EXERCISE OBJECTIVE: Write out every single entry exactly.

Source records:
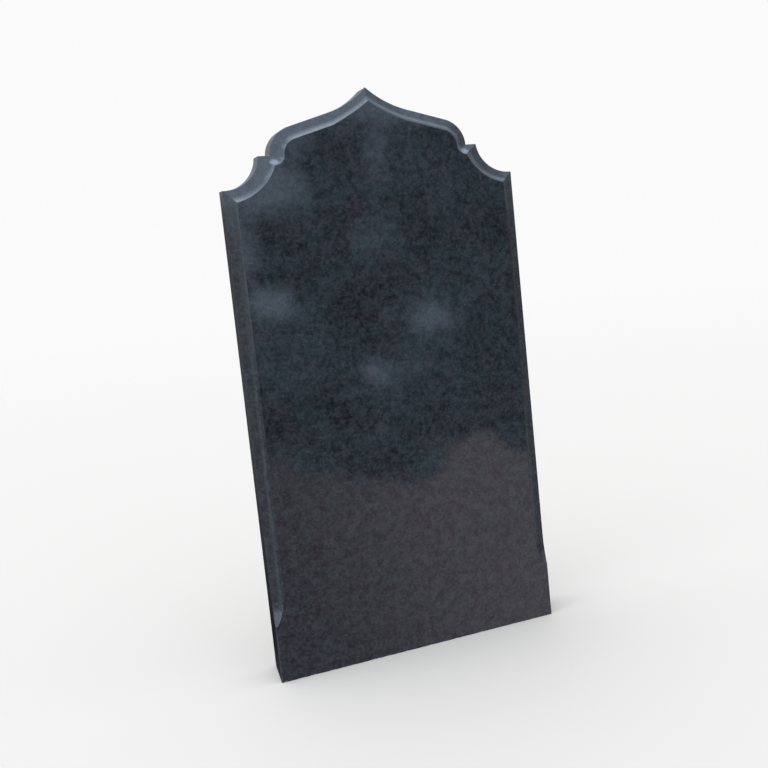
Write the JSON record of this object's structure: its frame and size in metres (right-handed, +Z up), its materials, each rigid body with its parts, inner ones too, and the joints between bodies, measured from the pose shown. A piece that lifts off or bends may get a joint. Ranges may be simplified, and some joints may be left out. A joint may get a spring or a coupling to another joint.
{
  "type": "headstone",
  "caption": "Upright polished granite headstone slab with an ogee brow rising to a peak, small square lugs, hollowed shoulders and a moulded front edge.",
  "frame": {"origin": "middle of the underside, where the stone meets the ground or its plinth", "axes": "+Z up towards the peak, -Y out of the polished face, +X to the right of someone facing the stone"},
  "size_m": [0.5, 0.08, 1],
  "materials": {
    "granite": "polished dark grey granite, the underside sawn"
  },
  "bodies": {
    "root": {"headstone": "granite"}
  },
  "joints": []
}
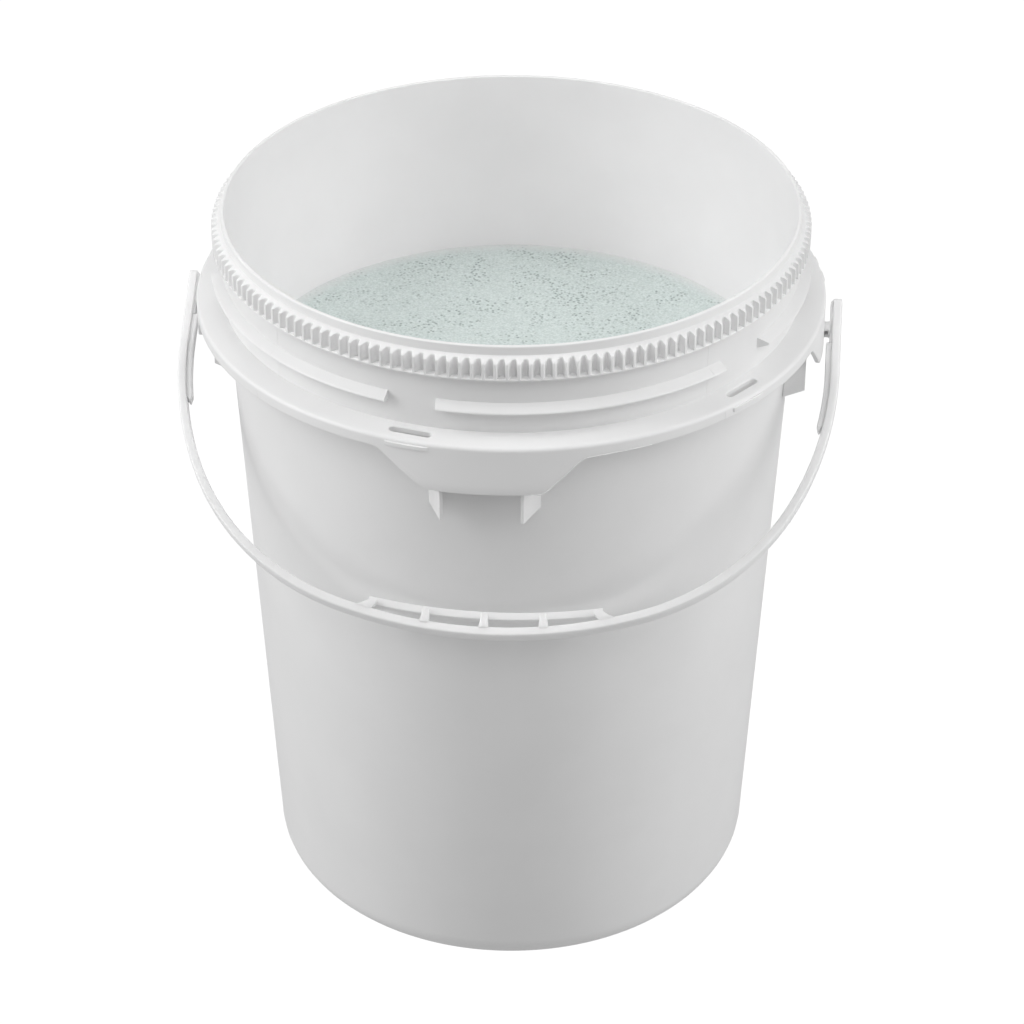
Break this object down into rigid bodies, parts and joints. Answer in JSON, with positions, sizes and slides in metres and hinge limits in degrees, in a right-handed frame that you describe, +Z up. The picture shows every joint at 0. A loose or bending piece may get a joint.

COMPLETE ANSWER:
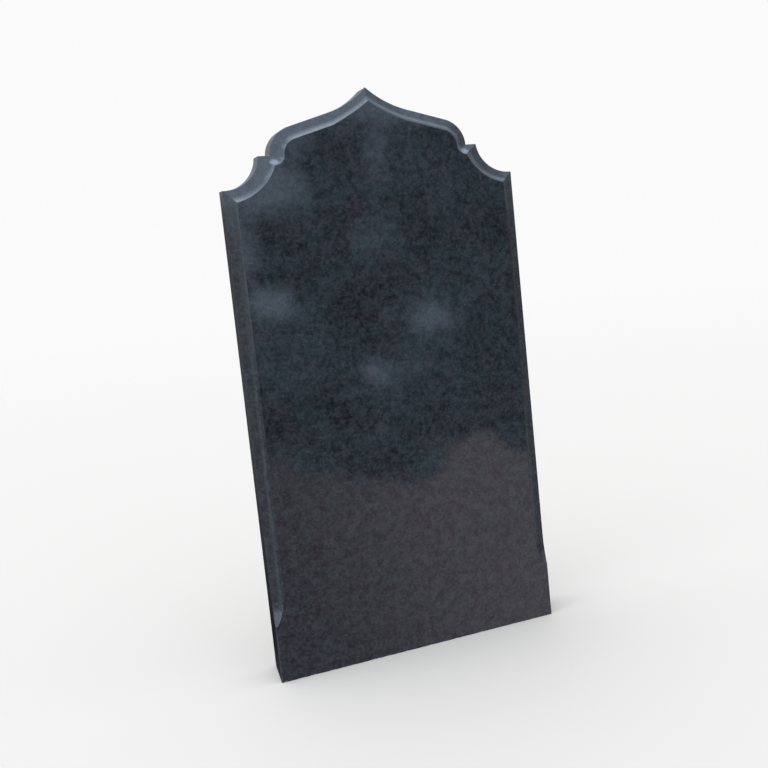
Write the JSON record of this object's structure: its frame and size in metres (right-handed, +Z up), its materials, each rigid body with its parts, inner ones too, and the joints between bodies, measured from the pose shown. A piece that lifts off or bends may get a joint. Ranges may be simplified, and some joints may be left out. A joint may get a spring or a coupling to another joint.
{
  "type": "headstone",
  "caption": "Upright polished granite headstone slab with an ogee brow rising to a peak, small square lugs, hollowed shoulders and a moulded front edge.",
  "frame": {"origin": "middle of the underside, where the stone meets the ground or its plinth", "axes": "+Z up towards the peak, -Y out of the polished face, +X to the right of someone facing the stone"},
  "size_m": [0.5, 0.08, 1],
  "materials": {
    "granite": "polished dark grey granite, the underside sawn"
  },
  "bodies": {
    "root": {"headstone": "granite"}
  },
  "joints": []
}
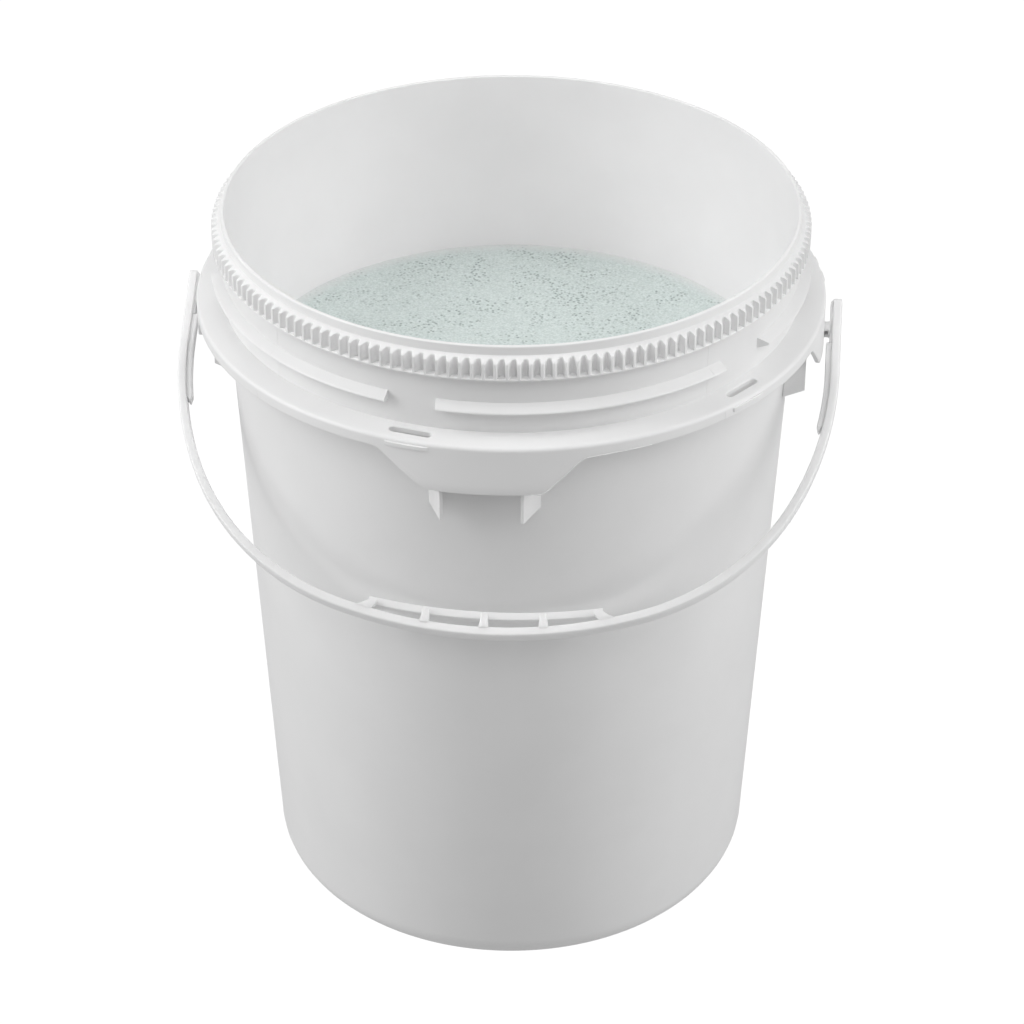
Break this object down into rigid bodies, parts and joints. Answer in JSON, with positions, sizes and slides in metres and hinge limits in degrees, in a right-handed frame that you describe, +Z up. The picture shows every joint at 0. A loose or bending piece may get a joint.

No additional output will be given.